In 1944, The G. Place Gallery (Washington, DC) organized The Renaissance Society at the University of Chicago’s exhibit, “New Names in American Art: Recent Contributions to Painting and Sculpture by Negro Artists”, that featured 36 artists,[74] including those who would be recognized for their work in abstraction.[75][57] The exhibit originated at the Hampton Institute, appeared at the Baltimore Museum of Art, and travelled to other cities after Chicago.[74] Also, in 1944, the Museum of Modern Art presented, "Twelve New Acquisitions in American Painting," an exhibition of "variously realist, romantic, expressionist and abstract" work; Junius Redwood, a Black artist from Columbus, Ohio, who went to school at Hampton, was the youngest artist in the exhibition, represented by his 1941 oil "Night Scene".[76]

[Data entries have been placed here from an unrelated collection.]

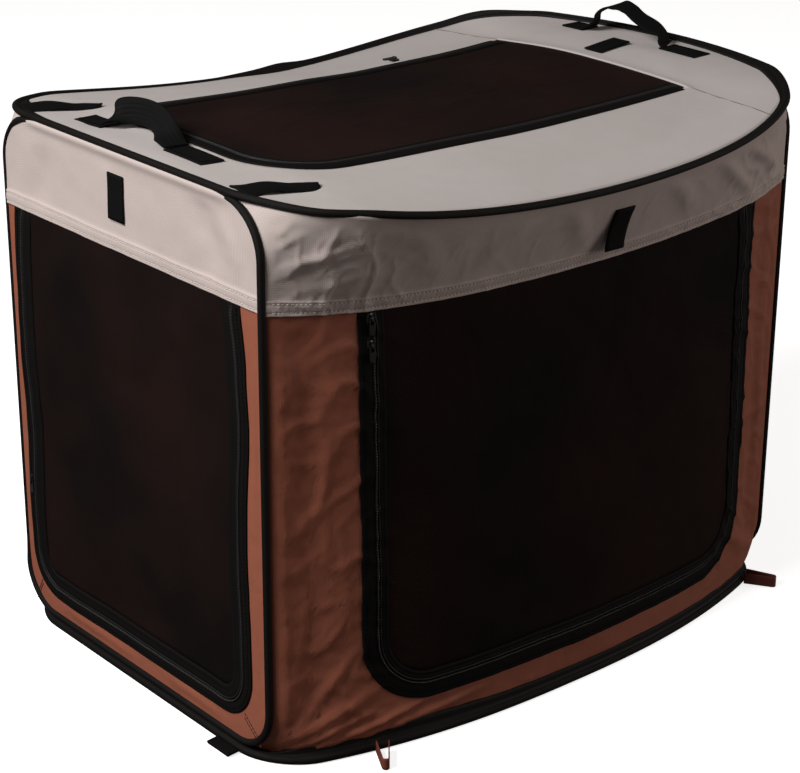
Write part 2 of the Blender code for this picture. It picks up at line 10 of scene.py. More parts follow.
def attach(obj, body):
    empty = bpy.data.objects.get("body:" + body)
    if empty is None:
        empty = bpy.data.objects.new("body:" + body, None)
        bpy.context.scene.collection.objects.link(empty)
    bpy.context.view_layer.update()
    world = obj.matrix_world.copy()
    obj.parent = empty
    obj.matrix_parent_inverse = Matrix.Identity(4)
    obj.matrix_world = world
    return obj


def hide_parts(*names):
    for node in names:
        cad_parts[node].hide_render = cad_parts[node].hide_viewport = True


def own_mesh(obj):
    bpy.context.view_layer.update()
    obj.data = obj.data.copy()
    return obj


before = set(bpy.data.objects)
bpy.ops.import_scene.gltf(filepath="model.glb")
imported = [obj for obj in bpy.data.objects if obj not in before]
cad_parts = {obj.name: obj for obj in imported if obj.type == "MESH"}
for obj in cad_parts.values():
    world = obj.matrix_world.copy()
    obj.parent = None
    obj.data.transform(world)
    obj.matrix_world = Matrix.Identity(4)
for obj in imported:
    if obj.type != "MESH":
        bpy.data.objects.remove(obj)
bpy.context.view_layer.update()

# the crate's own sizes, in metres
crate = {
    "halfLength": 0.320, "halfWidth": 0.200, "lowAxis": 0.0135, "highAxis": 0.519, "corner": 0.045,
    "rimRadius": 0.0045, "rimZ": 0.52775, "wallEnd": 0.3158,
    "baseBow": 0.053, "basePower": 2.45, "hemBow": 0.026, "topBow": 0.066, "topPower": 4.7,
    "topSag": 0.039, "topLean": 0.10, "topDip": 0.004, "endBulge": 0.042, "seamX": 0.2435,
    "hem": 0.432, "hemSag": 0.021, "endHem": 0.434, "cloth": 0.0012, "meshCloth": 0.0008,
}
sideDoor = {"left": -0.236, "right": 0.258, "bottom": 0.041, "radius": 0.070, "tape": 0.0155}
endDoor = {"left": -0.176, "right": 0.188, "bottom": 0.034, "radius": 0.045, "tape": 0.012}
window = {"left": -0.258, "right": 0.243, "half": 0.138, "radius": 0.075, "tape": 0.012}
sideSign = {"front": -1, "back": 1}
endSign = {"left": -1, "right": 1}
folding = {"joint": "left_end_fold", "axis": (0, 0, 1), "anchor": (0, 0, 0.012), "keep": 0.03}


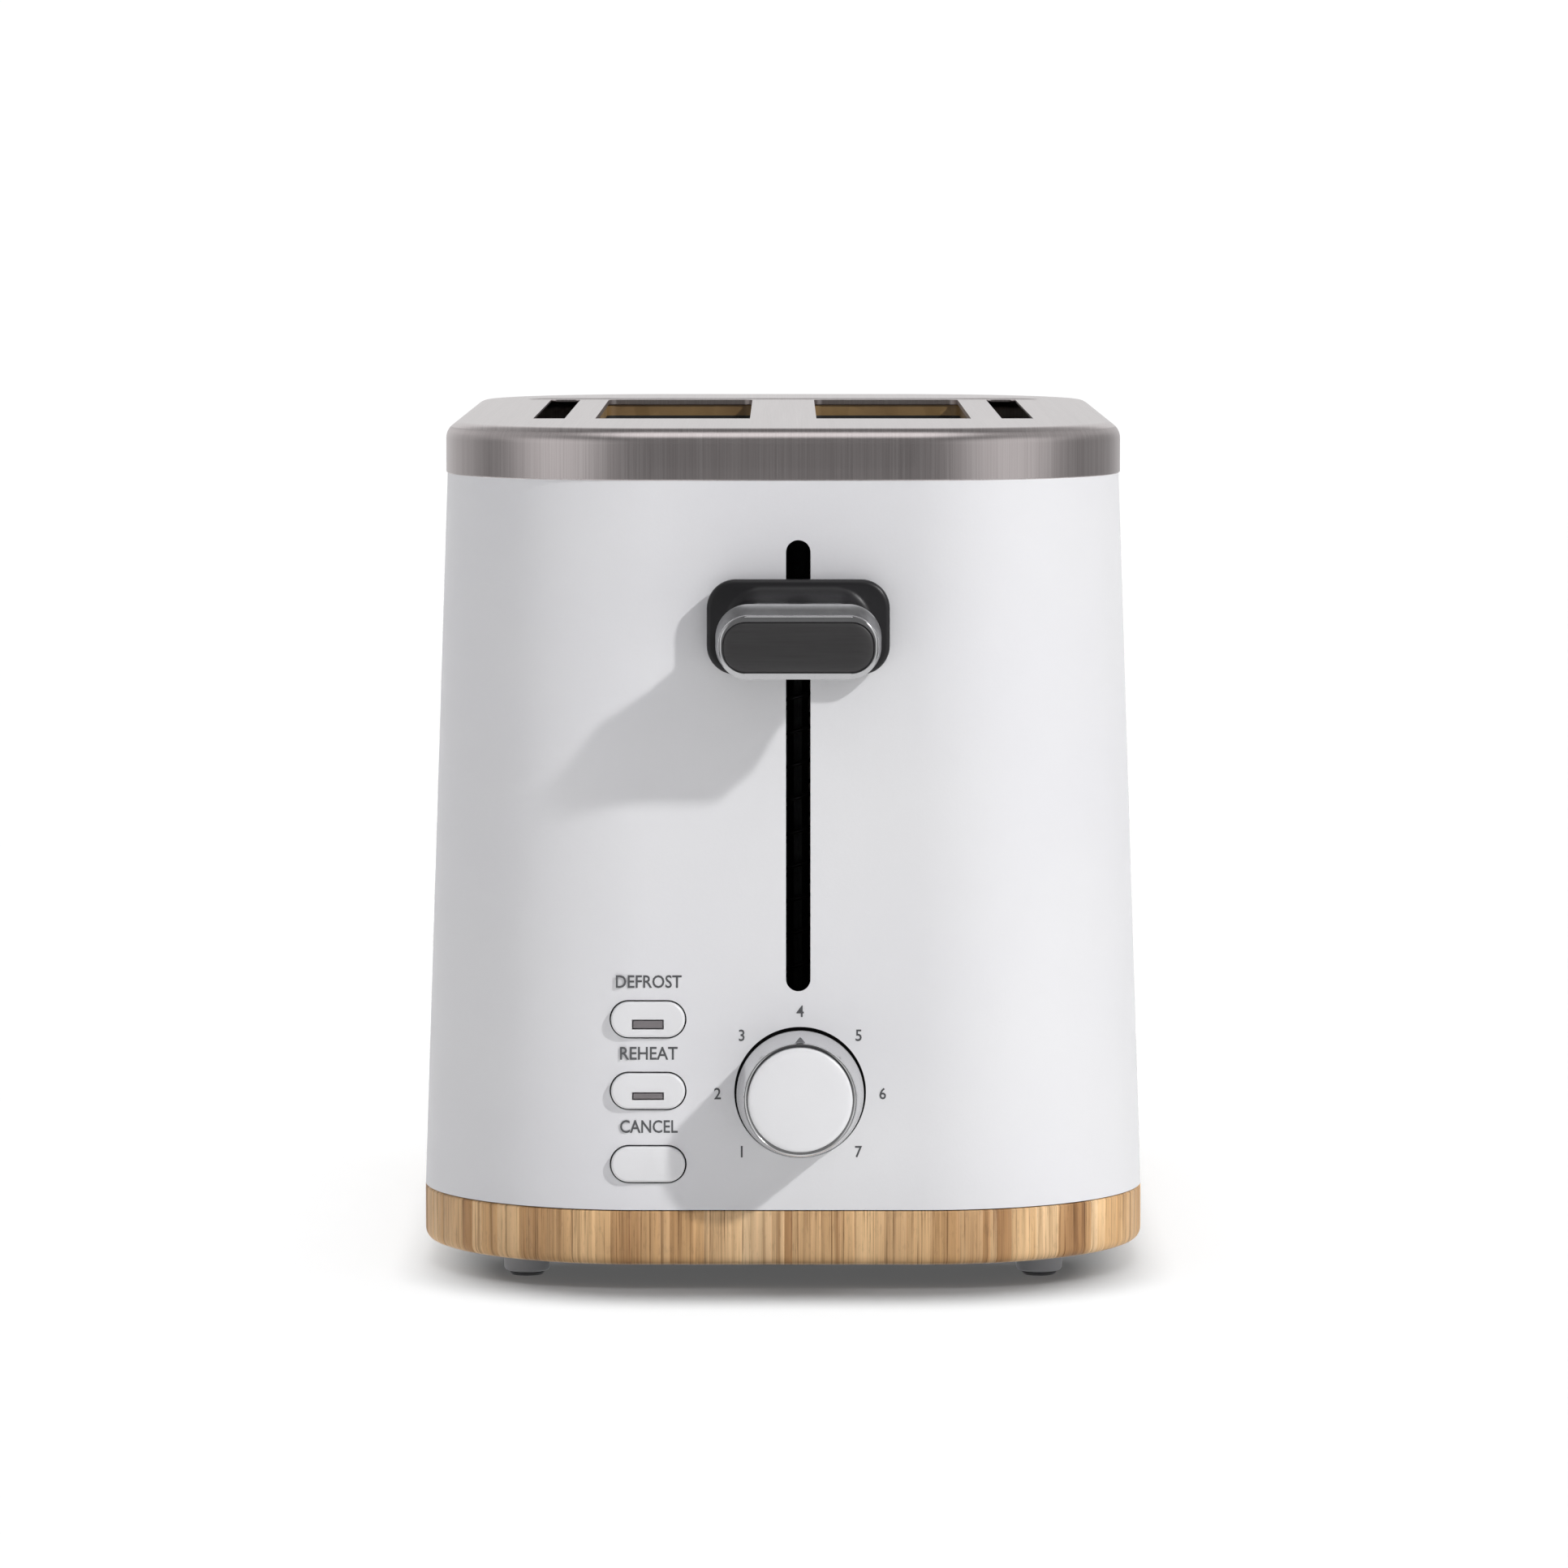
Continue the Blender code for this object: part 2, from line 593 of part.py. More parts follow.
def make_heating_elements():
    """Four mica boards held by corner tabs, each wound with one resistance wire."""
    front, rear = -0.057, 0.087
    tab_front, tab_rear = FRONT_BULKHEAD_Y + 0.001, REAR_BULKHEAD_Y - 0.001
    low, high, tab = 0.038, 0.182, 0.010
    loop = [
        (tab_front, low), (tab_rear, low), (tab_rear, low + tab), (rear, low + tab), (rear, high - tab),
        (tab_rear, high - tab), (tab_rear, high), (tab_front, high), (tab_front, high - tab),
        (front, high - tab), (front, low + tab), (tab_front, low + tab),
    ]
    board_thickness, wire_radius, turns = 0.0008, 0.00045, 9
    stand_off = board_thickness / 2 + GAP + wire_radius
    pitch = (high - low - 2 * tab - 0.012) / (turns - 1)
    start = low + tab + 0.004
    ends = front - 0.0012, rear + 0.0012
    for name, x in left_to_right(*BOARD_X):
        keep(plate(f"mica_board_{name}", [loop], board_thickness, (x, 0, 0), FACING_X), mica, body_frame)
        points = []
        for turn in range(turns):
            z, back_z = start + pitch * turn, start + pitch * (turn + 0.25)
            points += [(x + stand_off, ends[0], z), (x + stand_off, ends[1], z)]
            points += [(x - stand_off, ends[1], back_z), (x - stand_off, ends[0], back_z)]
        keep(wire(f"heating_wire_{name}", points[:-1], wire_radius, 0), nichrome, body_frame)


def make_bread_guards():
    """Four wire grids that lean in on the bread. Each turns about its bottom wire, which is its origin."""
    uprights = 11
    for name, x in left_to_right(*GUARD_X):
        pivot = wire(f"guard_{name}", [(0, -0.070, 0), (0, 0.100, 0)], 0.001, 2)
        guard = keep(as_mesh(pivot), bright_wire, body_frame)
        guard.location = (x, 0, GUARD_PIVOT_Z)
        top_bar = cylinder(f"guard_top_{name}", 0.001, -0.094, 0.073, (0, 0), 8)
        top_bar.rotation_euler = (math.pi / 2, 0, 0)
        top_bar.location = (x, 0.0105, GUARD_TOP_Z)
        join(guard, top_bar)
        for k in range(uprights):
            y = -0.058 + 0.146 * k / (uprights - 1)
            join(guard, cylinder(f"guard_upright_{name}", 0.0007, GUARD_PIVOT_Z, GUARD_TOP_Z, (x, y), 6))


# ---------------------------------------------------------------- carriage and latch
def make_carriage():
    """What the lever moves: arm, slider on the rod, cross bracket, two bread racks and the latch's keeper."""
    wide, tall = ARM_HALF
    low, high = (LEVER_X - wide, -0.1505, LEVER_Z - tall), (LEVER_X + wide, -0.0948, LEVER_Z + tall)
    keep(box("carriage_arm", low, high), zinc_steel, body_frame)
    wide, tall = SLIDER_HALF
    low, high = (LEVER_X - wide, -0.0945, LEVER_Z - tall), (LEVER_X + wide, SLIDER_BACK, LEVER_Z + tall)
    slider = keep(box("carriage_slider", low, high), grey_plastic, body_frame)
    cut(slider, cylinder("slider_bore_cut", ROD_RADIUS + GAP, 0.13, 0.18, (LEVER_X, ROD_Y), 16))
    bar_top, tongue_top = RACK_HIGH + 0.004, LEVER_Z + tall - 0.0005
    loop = [
        (-0.037, RACK_LOW), (0.037, RACK_LOW), (0.037, bar_top), (0.014, bar_top), (0.014, tongue_top),
        (-0.007, tongue_top), (-0.007, bar_top), (-0.037, bar_top),
    ]
    keep(plate("carriage_bracket", [loop], 0.0012, (0, BRACKET_Y, 0), FACING_Y), zinc_steel, body_frame)
    for hand, side in (("left", -1), ("right", 1)):
        x = side * SLOT_X
        rack = box(f"bread_rack_{hand}", (x - 0.0005, -0.0794, RACK_LOW), (x + 0.0005, 0.102, RACK_HIGH))
        keep(rack, zinc_steel, body_frame)
        for k in range(7):
            y = -0.052 + 0.0223 * k
            rung = box(f"rack_rung_{hand}", (-0.0115, -0.0022, -0.0004), (0.0115, 0.0022, 0.0005))
            rung.location += Vector((x, y, RACK_HIGH))
            join(rack, rung)
    bottom = MAGNET_TOP + LEVER_DROP + GAP
    low, high = (MAGNET_SPAN[0], -0.097, bottom), (MAGNET_SPAN[1], SLIDER_BACK, bottom + 0.0025)
    keep(box("keeper_plate", low, high), dark_steel, body_frame)


def make_rod_and_spring():
    """The guide rod between the pan's post and the shelf, and the lift spring round it under the slider."""
    rod = cylinder("guide_rod", ROD_RADIUS, 0.0098, SHELF_Z + 0.003, (LEVER_X, ROD_Y), 16)
    keep(rod, dark_steel, body_frame)
    wire_radius, coil_radius, turns, steps = 0.0005, 0.0048, 15, 10
    low = ROD_POST_TOP + wire_radius + GAP
    high = LEVER_Z - SLIDER_HALF[1] - wire_radius - GAP
    points = []
    for k in range(turns * steps + 1):
        angle = 2 * math.pi * k / steps
        z = low + (high - low) * k / (turns * steps)
        points.append((LEVER_X + coil_radius * math.cos(angle), ROD_Y + coil_radius * math.sin(angle), z))
    keep(wire("lift_spring", points, wire_radius, 1), spring_steel, body_frame)


def make_latch_magnet():
    """The electromagnet that holds the carriage down: a U core on the pan with a coil on one leg."""
    left, right = MAGNET_SPAN
    leg, low, yoke_top = 0.005, PAN_TOP + GAP, 0.016
    loop = [
        (left, low), (right, low), (right, MAGNET_TOP), (right - leg, MAGNET_TOP),
        (right - leg, yoke_top), (left + leg, yoke_top), (left + leg, MAGNET_TOP), (left, MAGNET_TOP),
    ]
    keep(plate("magnet_core", [loop], 0.009, (0, -0.0915, 0), FACING_Y), dark_steel, body_frame)
    coil = box("magnet_coil", (-0.0290, -0.1000, 0.0165), (-0.0155, -0.0830, 0.0400))
    keep(coil, copper, body_frame)
    cut(coil, box("coil_bore_cut", (-0.0254, -0.0964, 0.010), (-0.0196, -0.0866, 0.050)))


def make_switch_and_terminals():
    switch = box("main_switch", (0.017, -0.087, PAN_TOP + GAP), (0.031, -0.0735, 0.030))
    keep(switch, black_plastic, body_frame)
    join(switch, cylinder("switch_plunger", 0.0016, 0.028, 0.0334, (0.024, BRACKET_Y), 12))
    low, high = (-BLOCK_HALF_WIDTH, REAR_BULKHEAD_Y + 0.0008, 0.040), (BLOCK_HALF_WIDTH, 0.112, 0.054)
    block = keep(box("terminal_block", low, high), cream_plastic, body_frame)
    for side in (-1, 1):
        cut(block, cylinder("terminal_cut", 0.0022, 0.046, 0.06, (side * BLOCK_HALF_WIDTH / 2, 0.105), 12))


# ---------------------------------------------------------------- crumb tray
def make_crumb_tray():
    """A shallow steel tray that slides out at the rear, and its handle, which follows the shell's curve."""
    bm = bmesh.new()
    low = (-TRAY_HALF, TRAY_FRONT, TRAY_BOTTOM)
    high = (TRAY_HALF, TRAY_REAR, TRAY_BOTTOM + TRAY_DEPTH)
    bmesh.ops.create_cube(bm, size=1)
    bmesh.ops.scale(bm, vec=[b - a for a, b in zip(low, high)], verts=bm.verts)
    bm.faces.ensure_lookup_table()
    lid = max(bm.faces, key=lambda face: face.calc_center_median().z)
    bmesh.ops.delete(bm, geom=[lid], context="FACES_ONLY")
    tray = keep(mesh_object("crumb_tray", bm), zinc_steel, body_frame)
    tray.location = [(a + b) / 2 for a, b in zip(low, high)]
    solidify(tray, 0.0007)
    bottom, top = TRAY_BOTTOM + 0.0001, TRAY_BOTTOM + TRAY_DEPTH + 0.0016
    follow = [body_ring(z, 0.0012, z) for z in (bottom - 0.005, top + 0.005)]
    block = box("crumb_tray_handle", (-HANDLE_HALF, TRAY_REAR + GAP, bottom), (HANDLE_HALF, 0.140, top))
    handle = keep(block, white_plastic, body_frame)
    boolean(handle, helper(loft("handle_curve", follow), body_frame), "INTERSECT")
    join(handle, box("handle_pull", (-0.020, 0.134, bottom + 0.003), (0.020, PULL_REACH, top - 0.003)))


def build():
    make_body_shell()
    make_top_cover()
    make_wood_band()
    make_base_pan()
    make_base_screws()
    make_feet()
    make_cord_gland()
    make_lever()
    make_dial()
    make_buttons()
    make_control_board()
    make_panel_carrier()
    make_bulkheads()
    make_reflectors()
    make_heating_elements()
    make_bread_guards()
    make_carriage()
    make_rod_and_spring()
    make_latch_magnet()
    make_switch_and_terminals()
    make_crumb_tray()


for old in list(bpy.data.objects):
    bpy.data.objects.remove(old)

parts = collection("pop_up_toaster")
cutters = collection("cutters")

white_paint = material("white_paint", (0.86, 0.86, 0.87), 0.38)
brushed_steel = material("brushed_steel", (0.52, 0.51, 0.50), 0.32, 1.0)
timber = material("timber", (0.58, 0.40, 0.23), 0.55)
grey_plastic = material("grey_plastic", (0.16, 0.16, 0.17), 0.55)
foot_rubber = material("foot_rubber", (0.55, 0.56, 0.58), 0.6)
black_plastic = material("black_plastic", (0.035, 0.034, 0.036), 0.42)
charcoal = material("charcoal", (0.06, 0.058, 0.06), 0.4)
white_plastic = material("white_plastic", (0.88, 0.88, 0.89), 0.3)
lens_grey = material("lens_grey", (0.22, 0.20, 0.21), 0.3)
chrome = material("chrome", (0.78, 0.78, 0.79), 0.12, 1.0)
zinc_steel = material("zinc_steel", (0.62, 0.62, 0.60), 0.42, 1.0)
dark_steel = material("dark_steel", (0.30, 0.30, 0.31), 0.4, 1.0)
spring_steel = material("spring_steel", (0.45, 0.45, 0.46), 0.3, 1.0)
bright_wire = material("bright_wire", (0.70, 0.69, 0.66), 0.25, 1.0)
mica = material("mica", (0.50, 0.36, 0.17), 0.5)
nichrome = material("nichrome", (0.38, 0.34, 0.30), 0.4, 1.0)
brass = material("brass", (0.72, 0.55, 0.25), 0.3, 1.0)
copper = material("copper", (0.55, 0.25, 0.12), 0.4, 1.0)
board_green = material("board_green", (0.03, 0.16, 0.07), 0.45)
cream_plastic = material("cream_plastic", (0.72, 0.68, 0.56), 0.5)

FACE_AT_FLOOR = BODY_LENGTH / 2 + BAND_TOP * math.tan(LEAN)
body_frame = frame_empty("body_frame", (0, BODY_Y, 0))
front_frame = frame_empty("front_frame", (0, -FACE_AT_FLOOR, 0), (math.pi / 2 - LEAN, 0, 0), body_frame)
rear_frame = frame_empty("rear_frame", (0, FACE_AT_FLOOR, 0), (math.pi / 2 - LEAN, 0, math.pi), body_frame)

build()
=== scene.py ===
import math
import random

import bmesh
import bpy
from mathutils import Matrix, Vector


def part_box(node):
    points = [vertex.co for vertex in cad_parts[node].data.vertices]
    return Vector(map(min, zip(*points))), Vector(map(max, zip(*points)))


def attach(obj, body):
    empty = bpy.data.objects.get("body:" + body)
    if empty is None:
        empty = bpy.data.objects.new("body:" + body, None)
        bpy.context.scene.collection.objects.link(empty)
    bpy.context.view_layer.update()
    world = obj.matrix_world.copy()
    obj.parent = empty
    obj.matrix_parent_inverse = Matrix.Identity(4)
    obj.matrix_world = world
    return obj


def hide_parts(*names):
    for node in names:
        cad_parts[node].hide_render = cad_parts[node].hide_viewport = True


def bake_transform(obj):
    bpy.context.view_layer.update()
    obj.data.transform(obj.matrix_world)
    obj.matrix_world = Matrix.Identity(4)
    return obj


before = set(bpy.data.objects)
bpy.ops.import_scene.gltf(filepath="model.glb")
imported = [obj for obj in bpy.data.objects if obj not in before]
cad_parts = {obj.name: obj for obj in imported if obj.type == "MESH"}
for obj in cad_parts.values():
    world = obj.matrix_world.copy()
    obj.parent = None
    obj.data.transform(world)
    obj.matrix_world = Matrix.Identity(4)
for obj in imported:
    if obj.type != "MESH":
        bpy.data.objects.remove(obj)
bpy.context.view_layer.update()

print("frame loaded:", len(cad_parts), "nodes")

# the body's own shape, from which everything on its face is placed
bandLow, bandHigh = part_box("wood_band")
lidLow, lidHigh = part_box("top_cover")
shellLow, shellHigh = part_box("body_shell")
midY = (bandLow.y + bandHigh.y) / 2
halfWidth, halfLength = bandHigh.x, (bandHigh.y - bandLow.y) / 2
bodyShape = {"cornerRadius": 0.0526, "cornerTaper": 0.003, "sideTaper": 0.0058, "endTaper": 0.0035}
lean = math.atan(bodyShape["endTaper"] / (lidLow.z - bandHigh.z))
faceAtFloor = halfLength + bandHigh.z * math.tan(lean)
frontPlace = Matrix.Translation((0, midY - faceAtFloor, 0)) @ Matrix.Rotation(math.pi / 2 - lean, 4, "X")
rearPlace = (Matrix.Translation((0, midY + faceAtFloor, 0)) @ Matrix.Rotation(math.pi, 4, "Z")
             @ Matrix.Rotation(math.pi / 2 - lean, 4, "X"))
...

Norman Lewis, who began his career as a social realist painter,[77] participated in the Artists’ Sessions lecture series at Studio 35 in New York, that became “Subjects of the Artist School”, signaling that abstract art was a serious field of study.[78][77] Lewis was one of the first Black abstract artists to exhibit at Museum of Modern Art.[79] His 1940s jazz-inspired abstract paintings would lay the foundation for Black Abstractionism.[8] Many abstract artists embraced the blues, jazz, and bebop as their guide for improvisation, lyricism and spontaneity,[25] and the recognition of Black artists who worked in abstraction runs parallel to the northward migration of the blues, jazz, and bebop.[21][27] Lewis’ abstract jazz images place his work in the center of the Abstract Expressionism movement,[8][3] and he was the only Black artist among the first generation of Abstract Expressionists.[60][80]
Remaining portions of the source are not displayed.